Us. Taking time for us.



While up at the lighthouse, we walked and talked through the days of our cycle – with huge smiles on our faces. Even though we didn’t finish this time – what we experienced in those days was honestly life affirming and mind strengthening.

Also – the fire looking beacon at the top of Slioch? That was MARS!!!!!!! Blazing in all its glory. How lucky we were.

A word on friendship.

Kirstie – the monster that she is (in the best way) is and will be a great friend on many an adventure to come. This was a bloody tough experience – fun, hilarious and filled with happy memories, yes – but I feel I can say for both of us that this was also one of the hardest trips mentally I think either of us have been on. With no competition of speed or anything between us – this was a truly honest cycle filled with our own madness and freedom feeling seeking selves.

I feel very lucky to have done this trip with Kirstie – and to have this friendship. We could be our crap and great selves – and at the end of the day still be able to laugh. And ultimately make a very hard decision together – for two equally as stubborn ladies.

If you’ve got yourself a Kirstie – lucky you.


On the way back with our partners who very kindly picked us up – we saw the vast distances we had crossed – AND THAT HILL IN THE DARKNESS.  As well as the Bealach Na Ba – pictured below.
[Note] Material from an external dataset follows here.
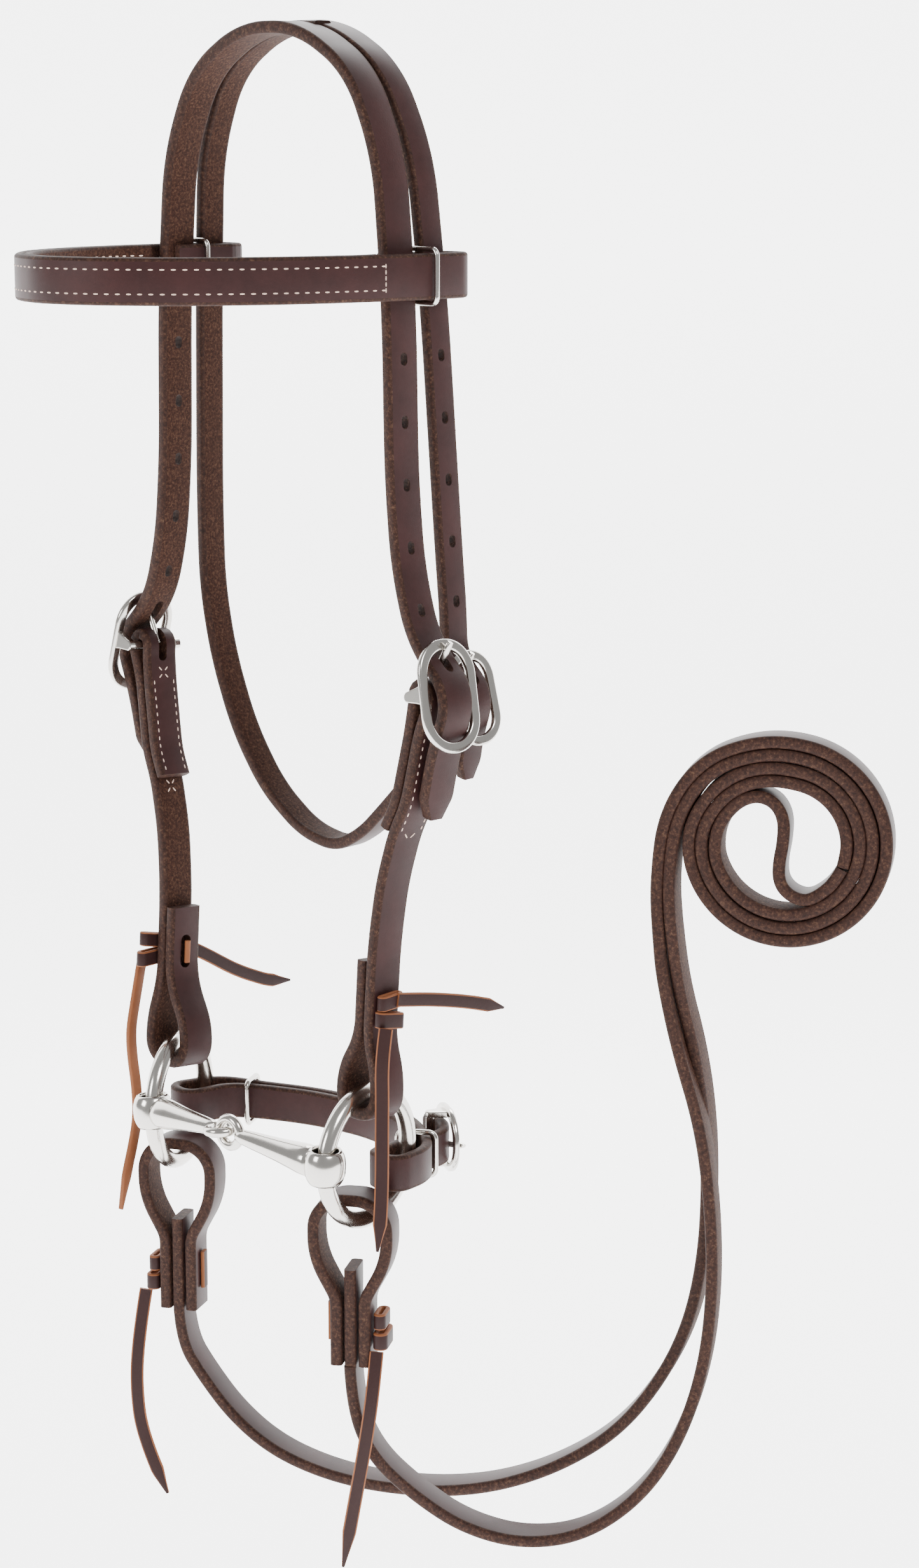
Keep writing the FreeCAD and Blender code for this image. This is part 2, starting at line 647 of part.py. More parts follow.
def rein_loop(side):
    """Strap loop that hangs in the ring, with the rein's end laced between its legs."""
    loop = LOOPS[side]
    mid, top, low = loop["middle"], loop["top"], loop["low"]
    right = [(mid, top), (mid + 16.0, top), (mid + 16.0, top - 26.0), (mid + 6.2, top - 44.0),
             (mid + 6.2, low)]
    left = [(2 * mid - x, z) for x, z in reversed(right)]
    route = left[:-1] + right[1:]
    body = new_body("rein_loop_" + side)
    pad(body, "rein_loop_band_" + side, "XZ_Plane", band_outline(route, THICK, {1: 14.0, 3: 13.5, 4: 13.5, 6: 14.0}),
        "strap_width")
    holes = circle(1.5, (0, low + 12.0)) + circle(1.5, (0, low + 24.0))
    pocket(body, "rein_loop_holes_" + side, "YZ_Plane", holes)
    body.Placement = loop_place(side)
    keep(body, body.Label)
    end = new_body("rein_end_" + side)
    pad(end, "rein_end_strap_" + side, "XZ_Plane",
        band_outline([(mid, low + 43.0), (mid, low)], THICK), "strap_width")
    pocket(end, "rein_end_holes_" + side, "YZ_Plane", holes_again(low))
    end.Placement = loop_place(side)
    keep(end, end.Label)
    lace = new_body("rein_lace_" + side)
    out = loop["knot"]
    face = mid + out * 9.3
    pad(lace, "rein_lace_pins_" + side, "YZ_Plane",
        circle(1.2, (0, low + 12.0)) + circle(1.2, (0, low + 24.0)), 21.0, mid)
    pad(lace, "rein_lace_back_" + side, "YZ_Plane", rounded_box(5.0, 17.0, 1.5, (0, low + 18.0)), 1.8,
        mid - out * 10.0)
    pad(lace, "rein_lace_knot_" + side, "YZ_Plane", rounded_box(14.0, 18.0, 4.0, (0, low + 16.0)), 6.8,
        face + out * 3.4)
    lace.Placement = loop_place(side)
    keep(lace, lace.Label)


def holes_again(low):
    """Lace holes through the rein's own end."""
    return circle(1.5, (0, low + 12.0)) + circle(1.5, (0, low + 24.0))


# ---------------------------------------------------------------------- cords
REIN_ROUTES = {
    "near": [(62.4, -18.8, -557.0), (62.8, -18.0, -577.0), (67.6, -11.0, -599.0), (78.0, 3.5, -617.5),
             (93.5, 18.0, -632.0), (112.0, 36.0, -639.0), (133.0, 53.0, -633.5), (151.0, 69.0, -615.0),
             (163.5, 79.5, -588.0), (171.0, 86.0, -555.0), (174.0, 87.5, -519.0), (172.8, 86.5, -483.0),
             (169.5, 83.0, -448.0), (162.0, 76.0, -414.0), (157.3, 71.6, -384.0), (158.6, 72.7, -356.0),
             (162.0, 75.2, -336.0)],
    "far": [(-63.5, -11.7, -567.0), (-63.0, -11.0, -583.0), (-56.0, -5.0, -599.0), (-44.0, 2.5, -617.0),
            (-27.0, 11.5, -631.0), (-5.0, 23.0, -639.0), (19.0, 36.0, -642.0), (46.0, 50.0, -640.0),
            (71.0, 63.0, -633.0), (96.0, 76.0, -619.5), (119.0, 88.0, -600.0), (137.0, 96.0, -573.0),
            (149.0, 100.5, -545.0), (156.0, 101.5, -513.0), (159.0, 100.0, -480.0), (161.5, 95.0, -448.0),
            (163.6, 86.0, -417.0), (164.0, 79.0, -389.0), (165.0, 78.0, -366.0), (168.0, 79.6, -350.0)],
}
TAIL_ROUTES = {
    "near": [(75.4, -17.0, -550.0), (76.8, -20.3, -566.0), (74.7, -23.0, -590.0), (70.3, -25.4, -617.0),
             (64.7, -27.5, -648.0)],
    "far": [(-75.4, -24.3, -560.0), (-76.6, -27.8, -580.0), (-76.9, -30.2, -605.0), (-74.5, -28.4, -632.0),
            (-65.2, -21.9, -657.0)],
}

CHEEK_TAIL_ROUTES = {
    "near": [(80.2, -17.7, -424.6), (81.0, -18.1, -436.0), (81.5, -18.8, -449.4), (82.0, -19.3, -463.3),
             (82.5, -20.1, -477.8), (83.0, -21.4, -490.0), (83.0, -23.0, -501.7)],
    "far": [(-80.0, -24.0, -426.2), (-80.3, -26.4, -437.5), (-80.3, -26.1, -449.0), (-80.0, -24.2, -464.0),
            (-80.0, -23.6, -478.0), (-80.2, -26.4, -491.0), (-80.6, -30.3, -505.0),
            (-81.0, -33.6, -521.0)],
}


def cord_path(points, shortest):
    """Straight runs joined by tangent arcs, as large as the two runs allow."""
    rows = []
    here = Vector(*points[0])
    radii = []
    for i in range(1, len(points) - 1):
        a, corner, b = Vector(*points[i - 1]), Vector(*points[i]), Vector(*points[i + 1])
        into, out = corner - a, b - corner
        run = min(into.Length, out.Length)
        into.normalize()
        out.normalize()
        turn = into.getAngle(out)
        back = 0.45 * run
        radius = back / math.tan(turn / 2.0)
        radii.append(round(radius))
        start, stop = corner - into * back, corner + out * back
        inward = (out - into).normalize()
        reach = radius / math.cos(turn / 2.0) - radius
        rows.append(Part.LineSegment(here, start).toShape())
        rows.append(Part.Arc(start, corner + inward * reach, stop).toShape())
        here = stop
    rows.append(Part.LineSegment(here, Vector(*points[-1])).toShape())
    if min(radii) < shortest:
        print("tight bend", min(radii), "mm, at least", shortest)
    print("radii", radii)
    return Part.Wire(rows)


def cord_tube(name, points, radius):
    """Round tube along a cord's route."""
    path = cord_path(points, 6.0 * radius)
    start = Vector(*points[0])
    along = Vector(*points[1]) - start
    section = Part.Wire([Part.Circle(start, along, radius).toShape()])
    tube = path.makePipeShell([section], True, True)
    if tube.Volume < 0:
        tube.reverse()
    wanted = math.pi * radius ** 2 * path.Length
    print("%s length %.0f mm, volume %.4f of its section times length" % (
        name, path.Length, tube.Volume / wanted))
    made = doc.addObject("Part::Feature", name)
    made.Shape = tube
    made.Placement = Placement()
    keep(made, name)


COIL_AT = (199.1, 100.0, -324.9)
COIL_HEADING = 34.0


def reins():
    """Two rein stretches, their coil, and the rein laces' hanging tails."""
    for side in ("near", "far"):
        cord_tube("rein_" + side, REIN_ROUTES[side], size["rein_tube"])
        cord_tube("rein_lace_tail_" + side, TAIL_ROUTES[side], 1.2)
        cord_tube("cheek_lace_tail_" + side, CHEEK_TAIL_ROUTES[side], 1.2)
    coil = doc.addObject("Part::Cylinder", "rein_coil")
    bind(coil, "Radius", "coil_radius")
    bind(coil, "Height", "coil_width")
    turn = math.radians(COIL_HEADING)
    axis = Vector(-math.sin(turn), math.cos(turn), 0)
    half = size["coil_width"] / 2.0
    coil.Placement = Placement(Vector(*COIL_AT) - axis * half, Rotation(Vector(0, 0, 1), axis))
    doc.recompute()
    keep(coil, "rein_coil")


def browband_keepers():
    """Wire keepers that close each browband loop between the two crown straps."""
    for side, sign in (("near", 1), ("far", -1)):
        place = Placement(Vector(sign * 73.6, 10.05, BROW_Z), Rotation(Vector(1, 0, 0), 90))
        keeper("browband_keeper_" + side, 2.2, 20.4, 19.6, place)


def main():
    """Build every sub-part."""
    headpiece()
    browband()
    cheek_buckles()
    throat_buckle()
    for side in ("near", "far"):
        cheek(side)
        cheek_lace(side)
        bit_ring(side)
        cannon(side)
        rein_loop(side)
    curb_strap()
    curb_fittings()
    browband_keepers()
    reins()


main()
doc.recompute()

bad = []
for thing in doc.Objects:
    if "Invalid" in thing.State or "Error" in thing.State:
        bad.append(thing.Label)
for node in NODES:
    if node.Shape.isNull() or not node.Shape.isValid() or len(node.Shape.Solids) != 1:
        bad.append("%s solids %d" % (node.Label, len(node.Shape.Solids)))
if bad:
    raise SystemExit("not sound: " + ", ".join(bad))
for node in NODES:
    node.Shape.exportStep("parts/%s.step" % node.Label)
    box = node.Shape.BoundBox
    print("%-22s %9.0f mm3  X %.1f..%.1f Y %.1f..%.1f Z %.1f..%.1f" % (
        node.Label, node.Shape.Volume, box.XMin, box.XMax, box.YMin, box.YMax, box.ZMin, box.ZMax))
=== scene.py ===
import math
import bmesh
import bpy
from mathutils import Matrix, Vector


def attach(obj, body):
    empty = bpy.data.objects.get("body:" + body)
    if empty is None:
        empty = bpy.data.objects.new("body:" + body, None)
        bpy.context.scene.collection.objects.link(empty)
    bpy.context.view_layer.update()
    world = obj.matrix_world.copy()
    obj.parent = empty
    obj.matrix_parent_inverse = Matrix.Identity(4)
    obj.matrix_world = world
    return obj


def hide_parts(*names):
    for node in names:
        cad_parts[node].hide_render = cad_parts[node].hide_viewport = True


# Snaffle bridle. Shapes are drawn in millimetres and scaled to metres.
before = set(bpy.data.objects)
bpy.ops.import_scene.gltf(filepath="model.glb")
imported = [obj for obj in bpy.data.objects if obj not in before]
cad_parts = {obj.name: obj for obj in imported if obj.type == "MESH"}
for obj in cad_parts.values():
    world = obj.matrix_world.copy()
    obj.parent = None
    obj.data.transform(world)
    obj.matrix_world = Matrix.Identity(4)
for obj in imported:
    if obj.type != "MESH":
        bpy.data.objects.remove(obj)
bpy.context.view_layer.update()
MM = 0.001

STRAP = 16.0
THICK = 5.2
THROAT = 12.7
LACE = 6.0
SPLIT_TILT = 2.41
CHEEK_TILT = -3.75
BAR = (93.2, -266.0)
THROAT_BAR = (80.6, -272.5)
BROW_Z = -97.0
CURB_Z = -476.6
CURB_THICK = 4.4
BROW_HIGH = 18.6
BROW_THICK = 3.2
LACE_THICK = 2.0
LACE_ROUND = 0.6
PLATE_THICK = 2.6
PLATE_LEAN = 13.0
RING_RADIUS = 28.0
RING_WIRE = 7.5
# half thickness of a thread, and its height over the middle of a full strap
THREAD_FAT = 0.42
THREAD_RISE = 2.5
VIEW_HEADING = 47.0
COIL_AT = Vector((199.1, 100.0, -324.9))
COIL_HEADING = math.radians(34.0)


# -------------------------------------------------------------------- camera
def camera():
    """Long lens, seen from the near front quarter and a little above."""
    data = bpy.data.cameras.new("camera")
    data.sensor_fit = "VERTICAL"
    data.sensor_height = 36.0
    data.lens = 75.7
    data.clip_end = 30.0
    made = bpy.data.objects.new("camera", data)
    bpy.context.scene.collection.objects.link(made)
    made.location = (1.07312, -0.89911, -0.03792)
    made.rotation_euler = (math.radians(90.0 - 11.267), 0.0, math.radians(VIEW_HEADING))
    bpy.context.scene.camera = made
    return made


# ----------------------------------------------------------------- materials
def material(name):
    """A new node material, its tree and its shader."""
    made = bpy.data.materials.new(name)
    made.use_nodes = True
    tree = made.node_tree
    return made, tree, tree.nodes["Principled BSDF"]


def noise(tree, scale, detail=4.0, rough=0.6):
    """Noise in the object's own coordinates."""
    place = tree.nodes.new("ShaderNodeTexCoord")
    made = tree.nodes.new("ShaderNodeTexNoise")
    made.inputs["Scale"].default_value = scale
    made.inputs["Detail"].default_value = detail
    made.inputs["Roughness"].default_value = rough
    tree.links.new(place.outputs["Object"], made.inputs["Vector"])
    return made.outputs["Fac"]


def ramp(tree, factor, stops):
    """Colour ramp over a factor."""
    made = tree.nodes.new("ShaderNodeValToRGB")
    while len(made.color_ramp.elements) < len(stops):
        made.color_ramp.elements.new(0.5)
    for element, (at, colour) in zip(made.color_ramp.elements, stops):
        element.position = at
        element.color = (*colour, 1.0)
    tree.links.new(factor, made.inputs["Fac"])
    return made.outputs["Color"]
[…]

I am proud of us.


This North Coast 500 challenge will be back – and with all the positivity and love we brought with us the last time – for the incredible Scottish Association of Mental Health.

This is not the end of this story – if we have anything to do with it!

Thank you for your continued support.



















  1. Iulia

    What an extraordinary journey! Well done Ana and Kirsty! That was a tough decision, but your health and safety comes first… Good luck with your next attempt.
    Iulia x

  2. Iulia

    What an extraordinary journey! Well done Ana and Kirsty! That was a tough decision, but your health and safety come first… Good luck with your next attempt.